Sobre o desenrolar da história, eu achava que o rumo estava sendo muito previsível e sem inovação alguma, mesmo as páginas estando lotadas de conflitos familiares e psicológicos.
Até que, num certo momento, a autora introduz personagens secundárias, modifica o rumo dos fatos e traz emoção e ação de forma especial. A história esquenta e cada vez mais as descobertas de Mariana (quase todas já percebidas pelo leitor) cativam de forma perturbadora - muito diferente do início morno.
O livro poderia ter um início melhor, mas com o andamento da leitura não me arrependi em lê-lo e me deixei mergulhar na história. Principalmente por causa da Helena.
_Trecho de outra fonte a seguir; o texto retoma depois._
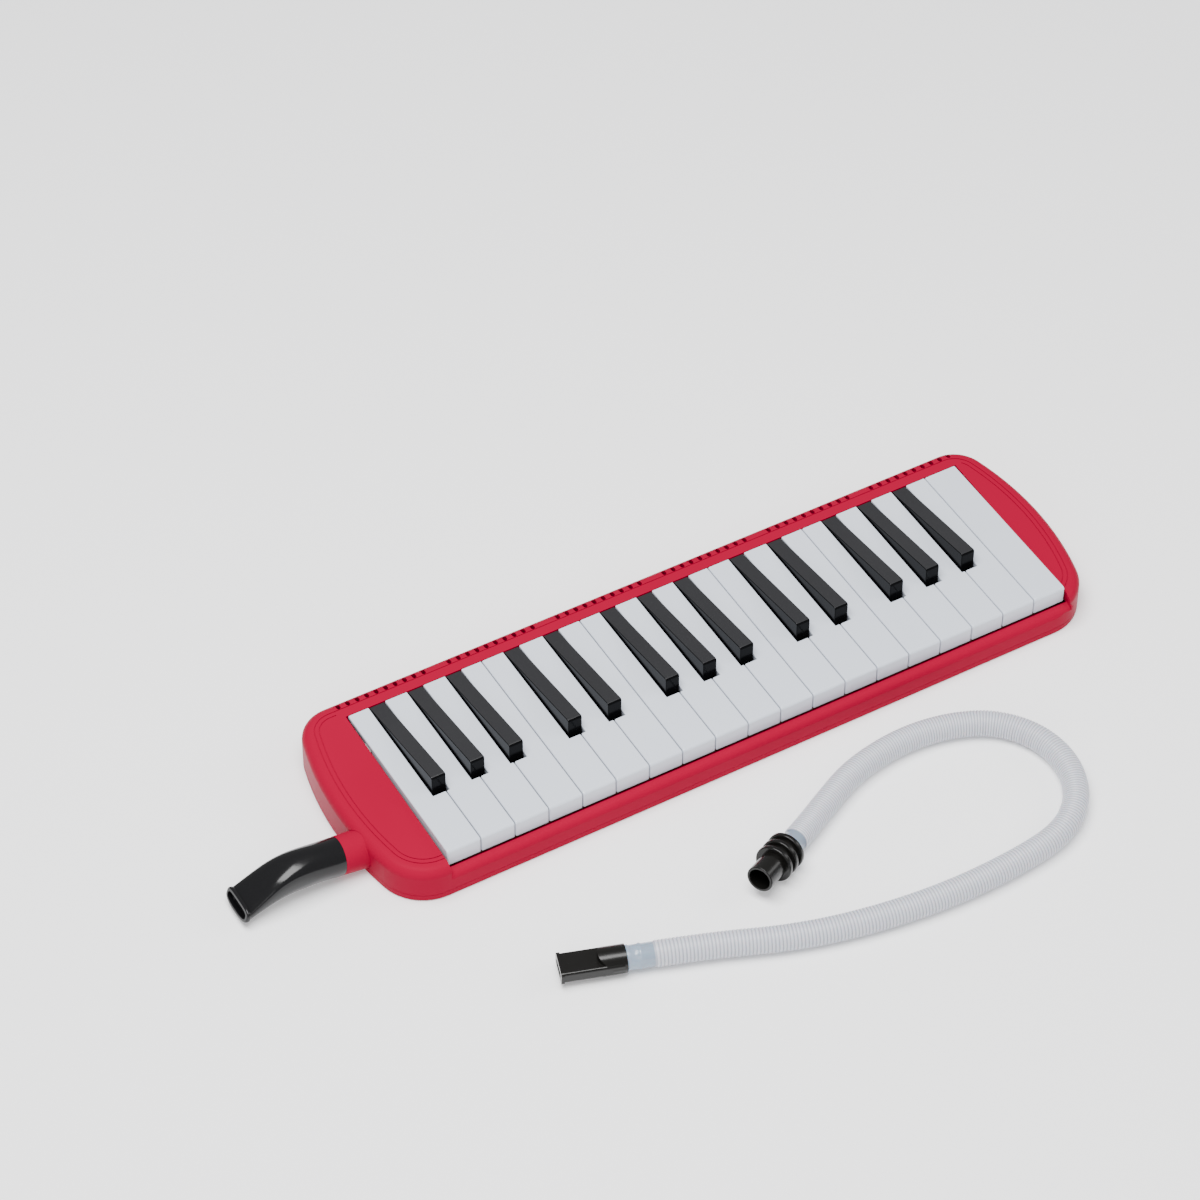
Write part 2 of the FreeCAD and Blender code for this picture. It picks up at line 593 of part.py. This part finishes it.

Apesar do relacionamento entre Helena e Mariana em nada se parecer com o que eu tinha com minha mãe, notei que na verdade, se parece em muitos aspectos com o relacionamento que existia entre minha mãe e minha avó. Um dos motivos para minha mãe ter tido sua primeira filha com trinta e dois anos de idade e a segunda aos trinta e seis (tarde para a década de 1980) foi justamente ter refletido sua existência como filha - ela me contou isso e tenho seus velhos diários de quando era adolescente. E até seu último dia de vida, sua relação com minha avó era muito semelhante à mostrada no livro. Por isso achei a história do livro atemporal e muito verdadeira.
É um livro psicológico, reflexivo, introspectivo, leve e profundo. É necessário buscar na simplicidade de suas páginas e diálogos as mais profundas e complexas entrelinhas sobre o relacionamento humano, principalmente familiar. Uma boa e emocionante leitura, mesmo não sendo impactante. Os amantes de Psicologia (não necessariamente profissionais) irão adorar o livro ao destrincharem as personagens.